The Commissions’ preliminary view is that there is much advantage in the multi-jurisdictional model used in Victoria, which includes civil and statutory claims for compensation, as well as child support and family law matters (to the extent to which such jurisdiction is conferred on the state or territory courts). The Commissions are interested in hearing from stakeholders on the feasibility of multi-jurisdictional courts. The Commissions propose, at this stage, that state and territory governments should review whether specialised family violence courts should exercise other jurisdiction relevant to family violence.
The Commissions also consider that, in order to maximise the potential of specialised family violence courts and improve access to such courts, a mechanism for referral from general to specialised family violence courts should be established. Referral should be based on principled criteria, such as concurrent or multiple claims or actions in relation to the same family. A more general discretion could be conferred, such as where a judicial officer considers it necessary for exceptional reasons. There may be other criteria demonstrating a particular need for the use of specialised family violence courts. The Commissions are interested in hearing stakeholder views on this issue.
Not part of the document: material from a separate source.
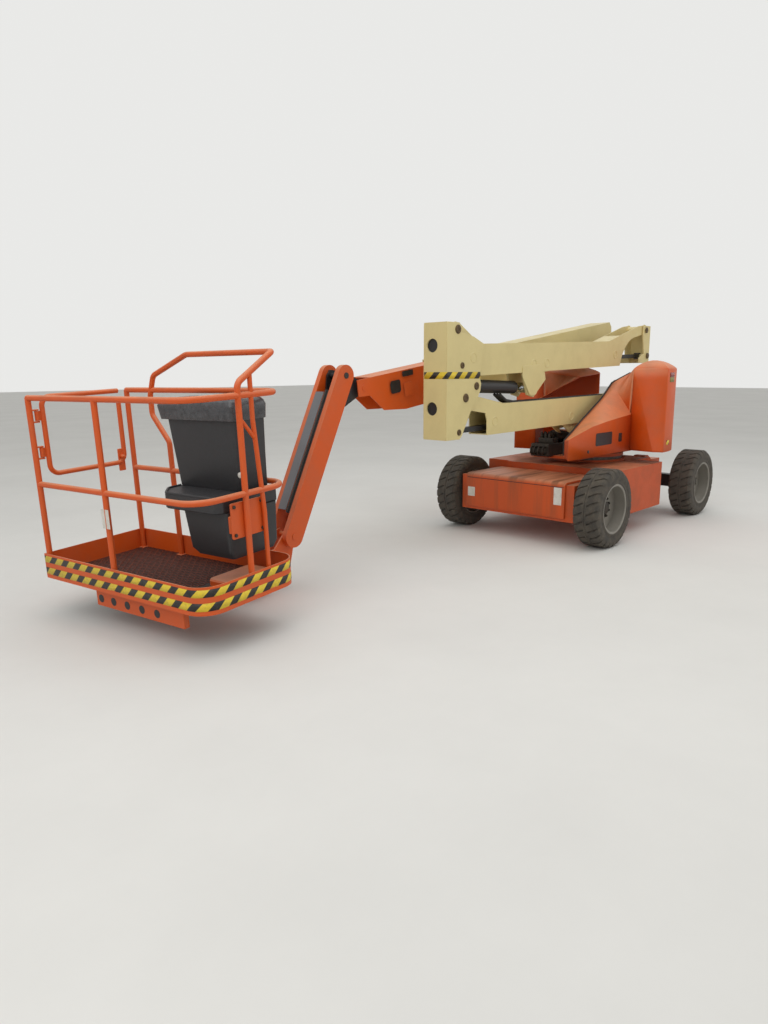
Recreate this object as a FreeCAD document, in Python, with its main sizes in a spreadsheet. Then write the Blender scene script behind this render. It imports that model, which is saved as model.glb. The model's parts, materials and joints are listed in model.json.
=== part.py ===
import FreeCAD, Part
import math
import os
import re
import Sketcher
from FreeCAD import Placement, Rotation, Vector

# Articulating boom lift, millimetres, +Z up. The booms point along +X. The machine is drawn about
# the point on the floor midway between its axles, and every piece is seated from there, so that
# the origin of the finished model lies under the middle of the whole machine.

doc = FreeCAD.newDocument("boom_lift")
sheet = doc.addObject("Spreadsheet::Sheet", "Sizes")

# Sizes with their formulas


class Size:
    """A number from the sheet, or one worked out from others, with its value and its formula."""

    def __init__(self, value, text):
        self.value = float(value)
        self.text = text

    def __add__(self, other):
        other = sized(other)
        return Size(self.value + other.value, f"({self.text} + {other.text})")

    def __sub__(self, other):
        other = sized(other)
        return Size(self.value - other.value, f"({self.text} - {other.text})")

    def __mul__(self, other):
        other = sized(other)
        return Size(self.value * other.value, f"({self.text} * {other.text})")

    def __truediv__(self, other):
        other = sized(other)
        return Size(self.value / other.value, f"({self.text} / {other.text})")

    def __radd__(self, other):
        return sized(other) + self

    def __rsub__(self, other):
        return sized(other) - self

    def __rmul__(self, other):
        return sized(other) * self

    def __neg__(self):
        return Size(-self.value, f"(0 - {self.text})")


def sized(number):
    return number if isinstance(number, Size) else Size(number, repr(float(number)))


def cosine(angle):
    return Size(math.cos(math.radians(angle.value)), f"cos({angle.text} * 1 deg)")


def sine(angle):
    return Size(math.sin(math.radians(angle.value)), f"sin({angle.text} * 1 deg)")


def root(square):
    return Size(math.sqrt(square.value), f"sqrt({square.text})")


def given(**entries):
    """Writes named sizes to the sheet, each a cell with an alias, and returns them as Sizes."""
    made = []
    for name, value in entries.items():
        given.row += 1
        sheet.set(f"A{given.row}", name)
        sheet.set(f"B{given.row}", repr(value))
        sheet.setAlias(f"B{given.row}", name)
        made.append(Size(value, f"Sizes.{name}"))
    return made if len(made) > 1 else made[0]


given.row = 0

# Where the middle of the axles lies from the model's origin
frame_back, frame_left = given(frame_back=1908, frame_left=134.5)

# Pieces

PLANES = {"XY": ("XY_Plane", 1), "XZ": ("XZ_Plane", -1), "YZ": ("YZ_Plane", 1)}
pieces = []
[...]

Proposal 20–2 State and territory governments should ensure that specialised family violence courts determine matters relating to protection orders and criminal proceedings related to family violence. State and territory governments should review whether specialised family violence courts should also be responsible for handling related claims:
- for civil and statutory compensation; and
- in child support and family law matters, to the extent such jurisdiction is conferred in the state or territory.
Proposal 20–3 State and territory governments should establish mechanisms for referral of cases involving family violence to specialised family violence courts. There should be principled criteria for determining which cases could be referred to such courts. For example, these criteria could include:
- where there are concurrent family-related claims or actions in relation to the same family issues;
- where there have been multiple family-related legal actions in relation to the same family in the past;
- where, for exceptional reasons, a judicial officer considers it necessary.
Features of specialised family violence courts
The features of specialised family violence courts vary markedly from jurisdiction to jurisdiction. The Commissions’ preliminary view is that, at a minimum, specialised family violence courts should have a number of features.
First, all judicial officers in a family violence court should be especially selected for their roles. The attitude, knowledge and skills of a judicial officer are critical to the success of such a court and it is important that selection be based on these criteria. The mechanisms for selection, however, should be determined by those establishing the court, in close consultation with stakeholders.
Secondly, specialised and ongoing training on family violence issues is key to ensuring a shared understanding of family violence within the court. Ideally, this training should be provided to all staff, as was done with the Victorian FVCD. At a minimum, training should be provided to the following key participants: judicial officers, prosecutors, registrars, and the police who appear in those courts. If there are specialised lawyers in the court, they should also participate in this training.
Thirdly, as stakeholders have emphasised, victim support workers play a key role in ensuring the success of such courts. Such workers may be employed directly by the court or a community organisation may be funded to provide such workers. The Commissions are also of the view that there would be significant benefit in providing support for defendants but, given the impact on resources, they do not propose that this be required for all specialised family violence courts.
Family violence courts should also have special arrangements for victim safety at court, such as a separate waiting room for victims, separate entrances and exits, remote witness facilities, and appropriately trained security staff. Finally, the Commissions propose that family violence courts should have mechanisms for collaboration with other agencies and non-government organisations. Those establishing such courts should determine precisely what kinds of mechanisms are desirable for each court, in close consultation with stakeholders.
Proposal 20–4 State and territory governments should establish or further develop specialised family violence courts in their jurisdictions, in close consultation with relevant stakeholders. These courts should have, as a minimum:
- especially selected judicial officers;
- specialised and ongoing training on family violence issues for judicial officers, prosecutors, registrars, and police;
- victim support workers;
- arrangements for victim safety; and
- mechanisms for collaboration with other courts, agencies and non-government organisations.
 In South Australia, protection orders are dealt with alongside criminal cases.